As Adam Kredo from The Washington Free Beacon has documented, in its last months, the Obama administration ensured that the National Security Council’s budget would be depleted, in order to deny the Trump administration the ability to hire new staffers. It hired political appointees into the civil service and then burrowed them in the National Security Council and other key government departments, to undermine and discredit the Trump administration from within.
For instance, in its waning days, the State Department extended Yael Lempert’s tenure at the National Security Council for two years. Lempert is a foreign service officer notorious for her rabid opposition to Israel.
In another example, last July, Obama moved Sahar Nowrouzzadeh from his National Security Council, where Nowrouzzadeh served as Iran director, to the State Department, where he is now in charge of policy planning on Iran and the Persian Gulf.
As professional foreign service officers, both Lempert and Nowrouzzadeh are essentially impossible to fire or move.
In an interview with PBS following Nunes’s revelations, Susan Rice falsely denied that the Obama White House had “unmasked” incoming Trump administration personnel whose conversations with foreigners were intercepted by the intelligence community.
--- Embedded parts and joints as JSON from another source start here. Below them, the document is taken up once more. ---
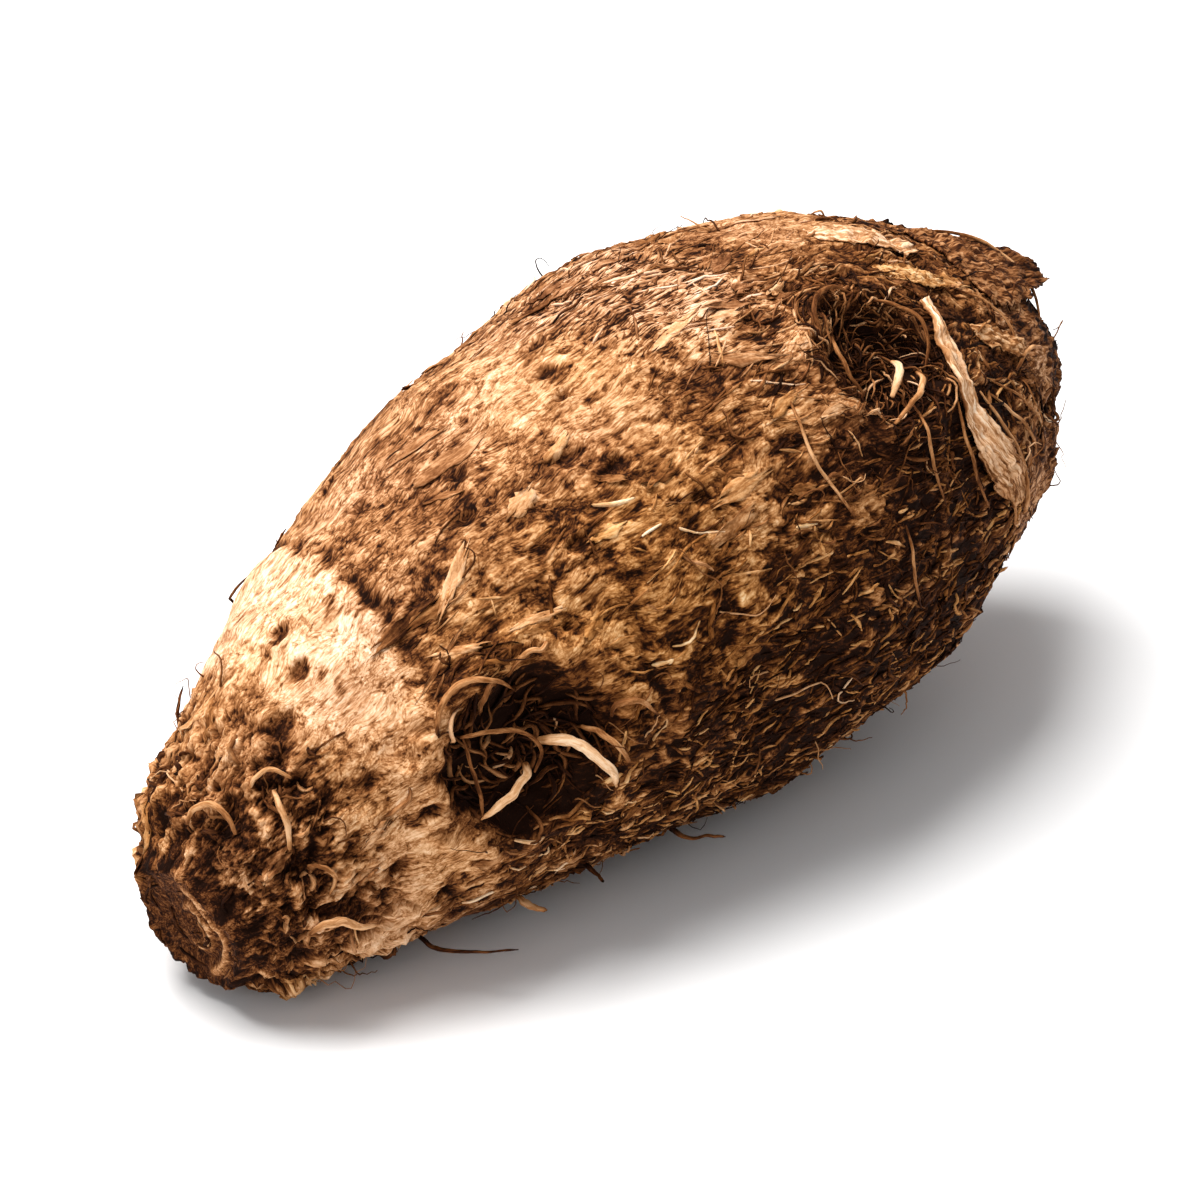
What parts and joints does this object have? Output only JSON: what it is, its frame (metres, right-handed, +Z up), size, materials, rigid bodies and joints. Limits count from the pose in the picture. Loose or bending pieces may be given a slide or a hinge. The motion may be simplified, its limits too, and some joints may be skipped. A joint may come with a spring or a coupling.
{
  "type": "taro root",
  "caption": "Whole taro corm with hairy brown bark, ringed leaf scars, a round basal scar, dried leaf sheaths and wiry rootlets, lying on its side.",
  "frame": {"origin": "on the surface that the corm lies on, under the middle of the whole object's box", "axes": "+X along the corm, from the basal scar to the leafy end; +Z up"},
  "size_m": [0.1684, 0.08, 0.0765],
  "materials": {
    "bark_skin": "matt, fibrous brown and cream bark",
    "dry_leaf_sheath": "dry papery leaf base",
    "pale_rootlet": "dry wiry root, pale",
    "dark_rootlet": "dry wiry root, dark"
  },
  "bodies": {
    "root": {"corm": "bark_skin", "leaf_sheath_front": "dry_leaf_sheath", "leaf_sheath_back": "dry_leaf_sheath", "leaf_sheath_tip": "dry_leaf_sheath", "rootlet_eye_hook": "pale_rootlet", "rootlet_eye_fork": "pale_rootlet", "rootlet_neck": "pale_rootlet", "rootlet_low_2": "pale_rootlet", "rootlet_back_2": "pale_rootlet", "rootlet_eye_arch": "dark_rootlet", "rootlet_low_1": "dark_rootlet", "rootlet_low_3": "dark_rootlet", "rootlet_low_4": "dark_rootlet", "rootlet_back_1": "dark_rootlet", "rootlet_back_3": "dark_rootlet"}
  },
  "joints": []
}
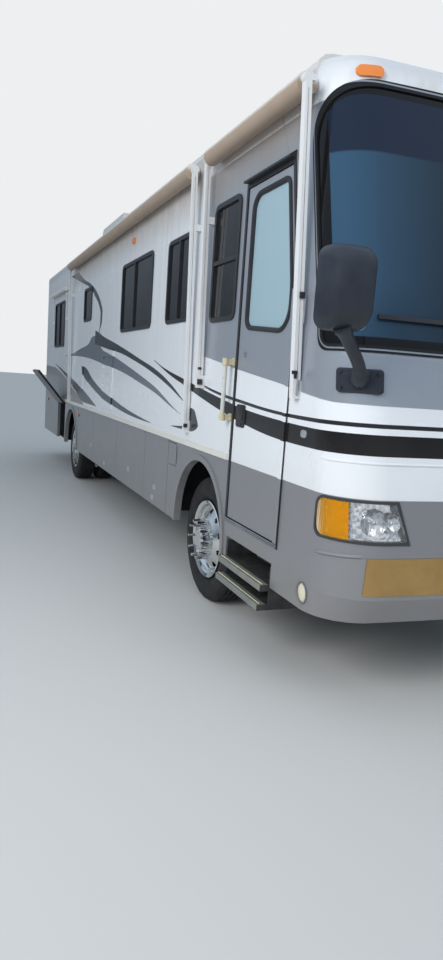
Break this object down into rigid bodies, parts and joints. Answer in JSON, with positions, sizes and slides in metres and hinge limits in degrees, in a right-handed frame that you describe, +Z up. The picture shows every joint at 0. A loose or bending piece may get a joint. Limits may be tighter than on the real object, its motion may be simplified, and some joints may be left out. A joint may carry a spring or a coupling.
{
  "type": "motorhome",
  "caption": "Rear-engined motorhome with a raked one-piece nose, entry door and step, side lockers, rolled awnings, twin rear wheels and striped two-tone paint.",
  "frame": {"origin": "on the ground under the middle of the outline", "axes": "-Y is the front, -X the kerb side with the entry door, +Z up"},
  "size_m": [3.489, 11.85, 3.7349],
  "materials": {
    "awning_fabric": "woven",
    "awning_metal": "painted white",
    "axle_steel": "matt black",
    "black_frame": "satin black",
    "body_paint": "gloss",
    "bright_rail": "anodised",
    "dash_plastic": "grained",
    "door_tint": "pale tint",
    "floor_board": "matt",
    "handle_plastic": "gloss",
    "lamp_amber": "gloss",
    "lamp_clear": "clear",
    "lamp_red": "gloss",
    "locker_lining": "matt",
    "mirror_face": "polished",
    "roof_paint": "satin",
    "seat_fabric": "woven",
    "step_tread": "ribbed",
    "tank_steel": "matt",
    "trim_chrome": "polished",
    "tyre": "matt",
    "vent_plastic": "satin",
    "window_tint": "tinted"
  },
  "bodies": {
    "chassis": {"amber_lamps": "lamp_amber", "awning_arms": "awning_metal", "awning_rolls": "awning_fabric", "bay_boxes": "locker_lining", "chassis_frame": "axle_steel", "dashboard": "dash_plastic", "engine": "axle_steel", "floor": "floor_board", "front_axle": "axle_steel", "front_cap": "body_paint", "front_lamps": "lamp_clear", "front_seals": "black_frame", "front_trim": "trim_chrome", "fuel_tank": "tank_steel", "grab_handle": "handle_plastic", "ladder": "bright_rail", "mirror_glass": "mirror_face", "mirrors": "black_frame", "rear_axle": "axle_steel", "rear_cap": "body_paint", "red_lamps": "lamp_red", "roof": "roof_paint", "roof_units": "roof_paint", "rub_rails": "bright_rail", "seats": "seat_fabric", "side_vents": "vent_plastic", "side_wall_driver": "body_paint", "side_wall_kerb": "body_paint", "skirts": "body_paint", "tow_hitch": "axle_steel", "window_and_door_frames": "black_frame", "window_glass": "window_tint", "windscreen": "window_tint", "wipers": "black_frame"},
    "knuckle_driver_body": {"knuckle_driver": "axle_steel"},
    "knuckle_kerb_body": {"knuckle_kerb": "axle_steel"},
    "front_wheel_driver": {"front_tyre_driver": "tyre", "front_rim_driver": "trim_chrome"},
    "rear_wheels_driver": {"rear_tyres_driver": "tyre", "rear_rims_driver": "trim_chrome"},
    "front_wheel_kerb": {"front_tyre_kerb": "tyre", "front_rim_kerb": "trim_chrome"},
    "rear_wheels_kerb": {"rear_tyres_kerb": "tyre", "rear_rims_kerb": "trim_chrome"},
    "entry_door_body": {"entry_door": "body_paint", "entry_door_glass": "door_tint"},
    "entry_step_body": {"entry_step": "step_tread"},
    "fuel_door_body": {"fuel_door": "body_paint"},
    "engine_door_body": {"engine_door": "body_paint"},
    "bay_kerb_1": {"bay_door_kerb_1": "body_paint"},
    "bay_kerb_2": {"bay_door_kerb_2": "body_paint"},
    "bay_kerb_3": {"bay_door_kerb_3": "body_paint"},
    "bay_kerb_4": {"bay_door_kerb_4": "body_paint"},
    "bay_kerb_5": {"bay_door_kerb_5": "body_paint"},
    "bay_driver_1": {"bay_door_driver_1": "body_paint"},
    "bay_driver_2": {"bay_door_driver_2": "body_paint"},
    "bay_driver_3": {"bay_door_driver_3": "body_paint"},
    "bay_driver_4": {"bay_door_driver_4": "body_paint"},
    "bay_driver_5": {"bay_door_driver_5": "body_paint"}
  },
  "joints": [
    {"name": "steer_driver", "type": "hinge", "parent": "chassis", "child": "knuckle_driver_body", "pos_m": [0.96, -3.635, 0.485], "axis": [0, 0, 1], "range_deg": [-40, 40]},
    {"name": "steer_kerb", "type": "hinge", "parent": "chassis", "child": "knuckle_kerb_body", "pos_m": [-0.96, -3.635, 0.485], "axis": [0, 0, 1], "range_deg": [-40, 40]},
    {"name": "front_wheel_driver_spin", "type": "hinge", "parent": "knuckle_driver_body", "child": "front_wheel_driver", "pos_m": [1.0725, -3.635, 0.485], "axis": [1, 0, 0], "continuous": true},
    {"name": "rear_wheels_driver_spin", "type": "hinge", "parent": "chassis", "child": "rear_wheels_driver", "pos_m": [1.0725, 2.485, 0.485], "axis": [1, 0, 0], "continuous": true},
    {"name": "front_wheel_kerb_spin", "type": "hinge", "parent": "knuckle_kerb_body", "child": "front_wheel_kerb", "pos_m": [-1.0725, -3.635, 0.485], "axis": [1, 0, 0], "continuous": true},
    {"name": "rear_wheels_kerb_spin", "type": "hinge", "parent": "chassis", "child": "rear_wheels_kerb", "pos_m": [-1.0725, 2.485, 0.485], "axis": [1, 0, 0], "continuous": true},
    {"name": "entry_door_swing", "type": "hinge", "parent": "chassis", "child": "entry_door_body", "pos_m": [-1.2938, -5.04, 1.8], "axis": [0, 0, 1], "range_deg": [0, 95]},
    {"name": "entry_step_slide", "type": "slide", "parent": "chassis", "child": "entry_step_body", "axis": [-1, 0, 0], "range_m": [0, 0.28]},
    {"name": "fuel_door_swing", "type": "hinge", "parent": "chassis", "child": "fuel_door_body", "pos_m": [-1.2878, -3.044, 1.067], "axis": [0, 0, 1], "range_deg": [0, 100]},
    {"name": "engine_door_lift", "type": "hinge", "parent": "chassis", "child": "engine_door_body", "pos_m": [0, 5.8203, 1.528], "axis": [1, 0, 0], "range_deg": [0, 75]},
    {"name": "bay_kerb_1_lift", "type": "hinge", "parent": "chassis", "child": "bay_kerb_1", "pos_m": [-1.2875, -2.415, 1.1777], "axis": [0, 1, 0], "range_deg": [0, 90]},
    {"name": "bay_kerb_2_lift", "type": "hinge", "parent": "chassis", "child": "bay_kerb_2", "pos_m": [-1.2875, -1.4, 1.1777], "axis": [0, 1, 0], "range_deg": [0, 90]},
    {"name": "bay_kerb_3_lift", "type": "hinge", "parent": "chassis", "child": "bay_kerb_3", "pos_m": [-1.2875, -0.07, 1.1777], "axis": [0, 1, 0], "range_deg": [0, 90]},
    {"name": "bay_kerb_4_lift", "type": "hinge", "parent": "chassis", "child": "bay_kerb_4", "pos_m": [-1.2875, 1.235, 1.1777], "axis": [0, 1, 0], "range_deg": [0, 90]},
    {"name": "bay_kerb_5_lift", "type": "hinge", "parent": "chassis", "child": "bay_kerb_5", "pos_m": [-1.2875, 3.535, 1.1777], "axis": [0, 1, 0], "range_deg": [-140, 0]},
    {"name": "bay_driver_1_lift", "type": "hinge", "parent": "chassis", "child": "bay_driver_1", "pos_m": [1.2875, -2.415, 1.1777], "axis": [0, -1, 0], "range_deg": [0, 90]},
    {"name": "bay_driver_2_lift", "type": "hinge", "parent": "chassis", "child": "bay_driver_2", "pos_m": [1.2875, -1.4, 1.1777], "axis": [0, -1, 0], "range_deg": [0, 90]},
    {"name": "bay_driver_3_lift", "type": "hinge", "parent": "chassis", "child": "bay_driver_3", "pos_m": [1.2875, -0.07, 1.1777], "axis": [0, -1, 0], "range_deg": [0, 90]},
    {"name": "bay_driver_4_lift", "type": "hinge", "parent": "chassis", "child": "bay_driver_4", "pos_m": [1.2875, 1.235, 1.1777], "axis": [0, -1, 0], "range_deg": [0, 90]},
    {"name": "bay_driver_5_lift", "type": "hinge", "parent": "chassis", "child": "bay_driver_5", "pos_m": [1.2875, 3.535, 1.1777], "axis": [0, -1, 0], "range_deg": [-140, 0]}
  ],
  "couplings": [
    {"joint": "steer_kerb", "follows": "steer_driver", "ratio": 1}
  ]
}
After denying the charges, Rice was asked her view of Trump’s foreign policy so far. Rice responded derisively.
She noted that despite Trump’s criticism of the Obama administration’s lackadaisical and stalled campaign against Islamic State in Syria and Iraq, the policy the Trump administration is enacting against ISIS on the ground is essentially the same policy that the Obama administration implemented, “as it should be,” she added, with a smirk.
In reality, if indeed Trump is implementing Obama’s ISIS policy, his failure to enact a new policy there, and indeed, the perceived chaos and disarray of his foreign policy across the board, is not a function of Trump’s incompetence or of the inexperience of his advisers. To the extent that Trump has failed to date to enact a clear foreign policy, this week’s disclosures strengthen the sense that his failure owes primarily to the deliberate subversion of his administration by his predecessor.